- [WRITTEN TASK]: The required output is a single number: how many lines of the material contain the string "manifold".

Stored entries
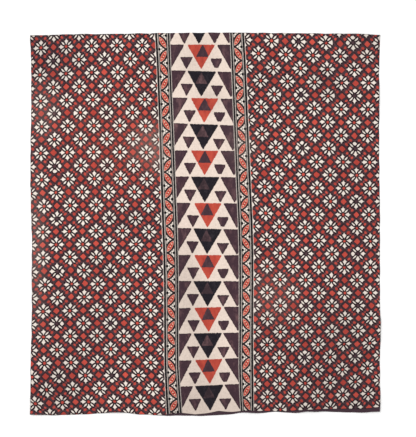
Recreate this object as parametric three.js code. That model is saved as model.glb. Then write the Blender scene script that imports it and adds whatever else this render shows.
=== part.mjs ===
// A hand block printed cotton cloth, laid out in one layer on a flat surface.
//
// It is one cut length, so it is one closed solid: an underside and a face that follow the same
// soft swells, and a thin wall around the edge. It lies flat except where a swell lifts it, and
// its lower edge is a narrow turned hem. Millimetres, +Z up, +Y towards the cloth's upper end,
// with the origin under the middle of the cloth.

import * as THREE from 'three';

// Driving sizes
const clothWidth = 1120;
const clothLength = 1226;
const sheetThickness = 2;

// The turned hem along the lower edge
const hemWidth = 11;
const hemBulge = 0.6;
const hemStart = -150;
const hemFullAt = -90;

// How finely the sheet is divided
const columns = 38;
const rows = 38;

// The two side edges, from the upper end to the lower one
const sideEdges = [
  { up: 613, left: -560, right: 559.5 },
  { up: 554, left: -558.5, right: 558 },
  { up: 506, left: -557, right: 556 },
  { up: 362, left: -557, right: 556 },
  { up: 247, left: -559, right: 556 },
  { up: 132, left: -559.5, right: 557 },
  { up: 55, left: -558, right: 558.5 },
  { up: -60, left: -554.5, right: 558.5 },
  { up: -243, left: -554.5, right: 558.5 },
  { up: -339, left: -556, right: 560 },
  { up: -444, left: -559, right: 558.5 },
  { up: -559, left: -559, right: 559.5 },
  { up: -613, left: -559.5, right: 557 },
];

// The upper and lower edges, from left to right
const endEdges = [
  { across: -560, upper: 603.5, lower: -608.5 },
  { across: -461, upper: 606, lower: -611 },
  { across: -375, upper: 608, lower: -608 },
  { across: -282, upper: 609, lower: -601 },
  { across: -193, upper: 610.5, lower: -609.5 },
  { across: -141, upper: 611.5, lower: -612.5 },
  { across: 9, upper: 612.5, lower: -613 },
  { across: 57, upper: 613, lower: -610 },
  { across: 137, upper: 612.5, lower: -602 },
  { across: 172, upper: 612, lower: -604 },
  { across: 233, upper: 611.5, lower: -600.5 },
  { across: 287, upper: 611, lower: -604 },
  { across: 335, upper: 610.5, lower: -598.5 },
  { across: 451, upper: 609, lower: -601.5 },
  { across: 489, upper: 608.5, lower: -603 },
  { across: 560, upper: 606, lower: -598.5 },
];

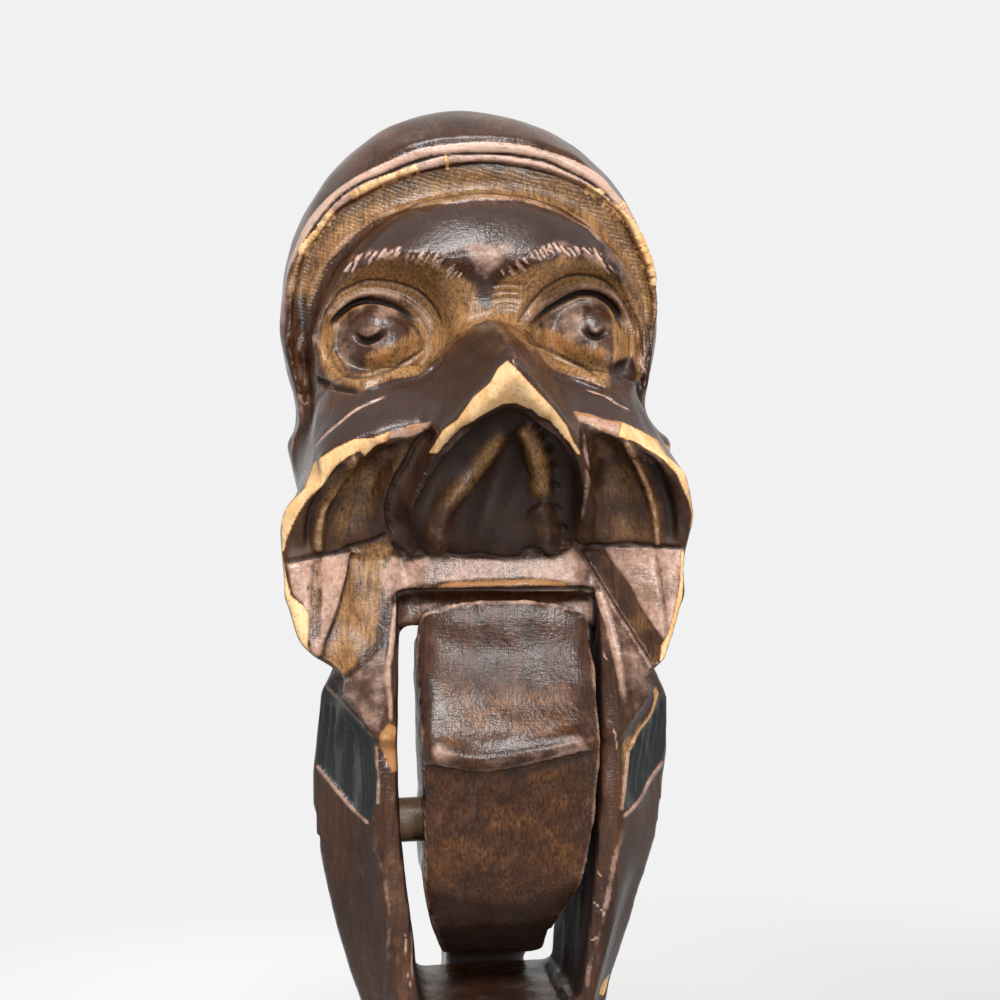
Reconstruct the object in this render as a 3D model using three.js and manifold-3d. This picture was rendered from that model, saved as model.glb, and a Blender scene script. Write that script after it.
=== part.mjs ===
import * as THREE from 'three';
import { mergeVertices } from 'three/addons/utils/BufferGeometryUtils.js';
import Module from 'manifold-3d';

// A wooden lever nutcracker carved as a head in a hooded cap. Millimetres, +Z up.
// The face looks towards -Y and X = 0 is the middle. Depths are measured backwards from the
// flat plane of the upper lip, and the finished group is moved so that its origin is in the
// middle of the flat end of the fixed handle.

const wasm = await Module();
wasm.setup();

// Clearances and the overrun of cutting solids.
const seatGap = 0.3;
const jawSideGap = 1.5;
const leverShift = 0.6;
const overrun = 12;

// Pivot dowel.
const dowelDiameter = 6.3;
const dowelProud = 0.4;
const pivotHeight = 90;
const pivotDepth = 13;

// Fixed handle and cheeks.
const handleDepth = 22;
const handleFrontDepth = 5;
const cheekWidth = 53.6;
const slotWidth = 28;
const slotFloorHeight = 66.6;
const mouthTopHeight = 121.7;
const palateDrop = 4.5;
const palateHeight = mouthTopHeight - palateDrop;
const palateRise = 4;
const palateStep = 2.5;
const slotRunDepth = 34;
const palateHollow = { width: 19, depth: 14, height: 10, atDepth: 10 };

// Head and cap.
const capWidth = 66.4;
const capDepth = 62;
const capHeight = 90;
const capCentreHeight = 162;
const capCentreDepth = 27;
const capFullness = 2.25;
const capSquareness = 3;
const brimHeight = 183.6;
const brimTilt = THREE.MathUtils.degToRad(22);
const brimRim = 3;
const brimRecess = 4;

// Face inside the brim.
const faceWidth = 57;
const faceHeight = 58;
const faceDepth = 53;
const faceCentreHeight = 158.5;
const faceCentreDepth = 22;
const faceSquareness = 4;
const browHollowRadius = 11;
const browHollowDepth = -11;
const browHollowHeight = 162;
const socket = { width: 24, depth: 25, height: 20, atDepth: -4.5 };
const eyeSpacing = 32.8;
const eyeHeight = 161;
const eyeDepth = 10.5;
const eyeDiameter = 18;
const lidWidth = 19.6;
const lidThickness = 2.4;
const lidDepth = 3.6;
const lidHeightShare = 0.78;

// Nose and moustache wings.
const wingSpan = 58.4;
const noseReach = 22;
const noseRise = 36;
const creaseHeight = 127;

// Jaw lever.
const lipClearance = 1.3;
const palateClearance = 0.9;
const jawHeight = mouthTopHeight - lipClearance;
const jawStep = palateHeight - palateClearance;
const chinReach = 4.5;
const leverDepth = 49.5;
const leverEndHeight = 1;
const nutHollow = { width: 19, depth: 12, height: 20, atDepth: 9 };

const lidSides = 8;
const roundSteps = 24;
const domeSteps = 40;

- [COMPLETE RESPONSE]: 2